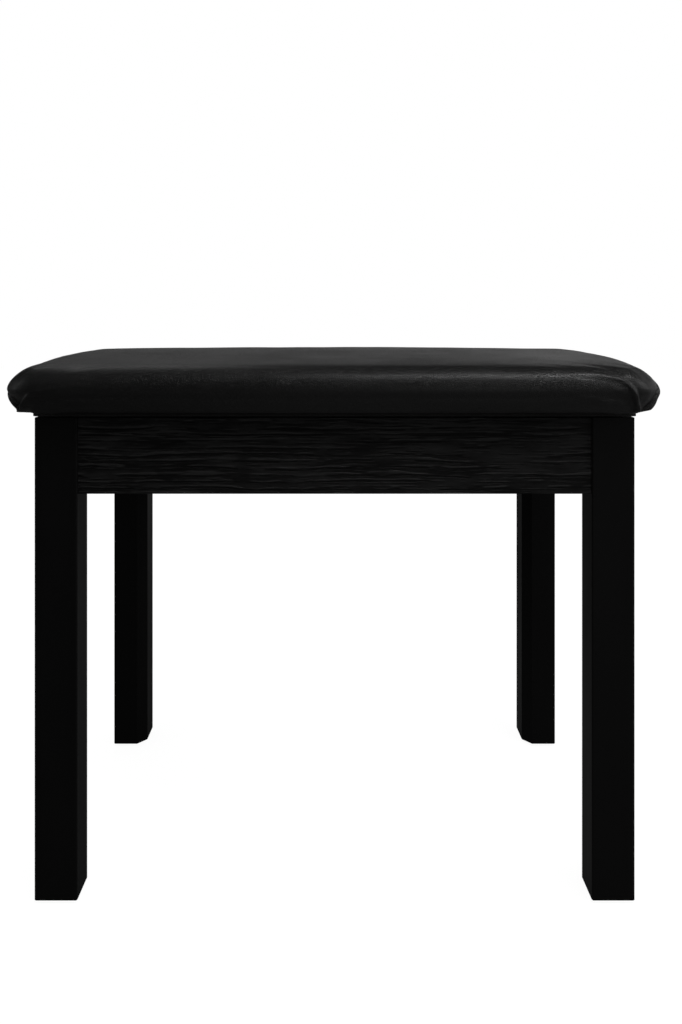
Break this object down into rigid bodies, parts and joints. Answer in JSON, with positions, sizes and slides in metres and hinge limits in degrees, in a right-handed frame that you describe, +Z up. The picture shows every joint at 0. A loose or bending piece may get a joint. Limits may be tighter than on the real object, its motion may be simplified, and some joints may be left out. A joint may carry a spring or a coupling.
{
  "type": "piano bench",
  "caption": "Rectangular piano bench with a padded lid that lifts on a rear hinge over a shallow music box, on straight square legs joined by deep aprons.",
  "frame": {"origin": "on the floor under the middle of the bench, halfway along its length and its depth", "axes": "+X along the bench to the right of someone facing it from the front, +Y from the front to the hinged rear, +Z up"},
  "size_m": [0.576, 0.33, 0.4839],
  "materials": {
    "leg_wood": "satin black lacquer, smooth",
    "apron_wood": "satin black stain over open grain",
    "dowel_wood": "raw beech",
    "bottom_board": "black faced hardboard",
    "plywood": "raw plywood",
    "lining_board": "black faced board",
    "foam": "open-cell foam",
    "cover_leather": "pebbled black leatherette",
    "zinc_steel": "zinc plated",
    "screw_steel": "zinc plated",
    "stay_steel": "nickel plated",
    "hinge_brass": "brass plated",
    "hinge_pin_steel": "bright",
    "glide_nylon": "moulded nylon",
    "slider_nylon": "moulded nylon",
    "bumper_rubber": "soft rubber"
  },
  "bodies": {
    "frame": {"apron_dowels": "dowel_wood", "apron_front": "apron_wood", "apron_left": "apron_wood", "apron_rear": "apron_wood", "apron_right": "apron_wood", "bolt_washers": "zinc_steel", "bottom_panel": "bottom_board", "bracket_screws": "screw_steel", "corner_bracket_front_left": "zinc_steel", "corner_bracket_front_right": "zinc_steel", "corner_bracket_rear_left": "zinc_steel", "corner_bracket_rear_right": "zinc_steel", "foot_glide_front_left": "glide_nylon", "foot_glide_front_right": "glide_nylon", "foot_glide_rear_left": "glide_nylon", "foot_glide_rear_right": "glide_nylon", "hinge_leaf_frame": "hinge_brass", "hinge_pin": "hinge_pin_steel", "hinge_screws_frame": "screw_steel", "leg_bolts": "zinc_steel", "leg_front_left": "leg_wood", "leg_front_right": "leg_wood", "leg_rear_left": "leg_wood", "leg_rear_right": "leg_wood", "lid_bumpers": "bumper_rubber", "stay_track_left": "stay_steel", "stay_track_right": "stay_steel", "stay_track_screws": "screw_steel", "wing_nut_front_left": "zinc_steel", "wing_nut_front_right": "zinc_steel", "wing_nut_rear_left": "zinc_steel", "wing_nut_rear_right": "zinc_steel"},
    "lid": {"seat_board": "plywood", "seat_foam": "foam", "seat_cover": "cover_leather", "lid_lining": "lining_board", "lining_screws": "screw_steel", "hinge_leaf_lid": "hinge_brass", "hinge_screws_lid": "screw_steel", "stay_bracket_left": "stay_steel", "stay_bracket_right": "stay_steel", "stay_bracket_screws": "screw_steel", "stay_rivet_left": "stay_steel", "stay_rivet_right": "stay_steel"},
    "stay_left": {"stay_arm_left": "stay_steel", "stay_slider_left": "slider_nylon"},
    "stay_right": {"stay_arm_right": "stay_steel", "stay_slider_right": "slider_nylon"}
  },
  "joints": [
    {"name": "lid_hinge", "type": "hinge", "parent": "frame", "child": "lid", "pos_m": [0, 0.1435, 0.4292], "axis": [-1, 0, 0], "range_deg": [0, 75]},
    {"name": "stay_pivot_left", "type": "hinge", "parent": "lid", "child": "stay_left", "pos_m": [-0.241, 0.0535, 0.4212], "axis": [-1, 0, 0], "range_deg": [-139.78, 0]},
    {"name": "stay_pivot_right", "type": "hinge", "parent": "lid", "child": "stay_right", "pos_m": [0.241, 0.0535, 0.4212], "axis": [-1, 0, 0], "range_deg": [-139.78, 0]}
  ],
  "couplings": [
    {"joint": "stay_pivot_left", "follows": "lid_hinge", "ratio": -1.8631},
    {"joint": "stay_pivot_right", "follows": "lid_hinge", "ratio": -1.8631}
  ]
}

──────────

*DIRECTION*: Count the lines above that contain the word "bodies", and give only that number.

*EXERCISE ANSWER*: 2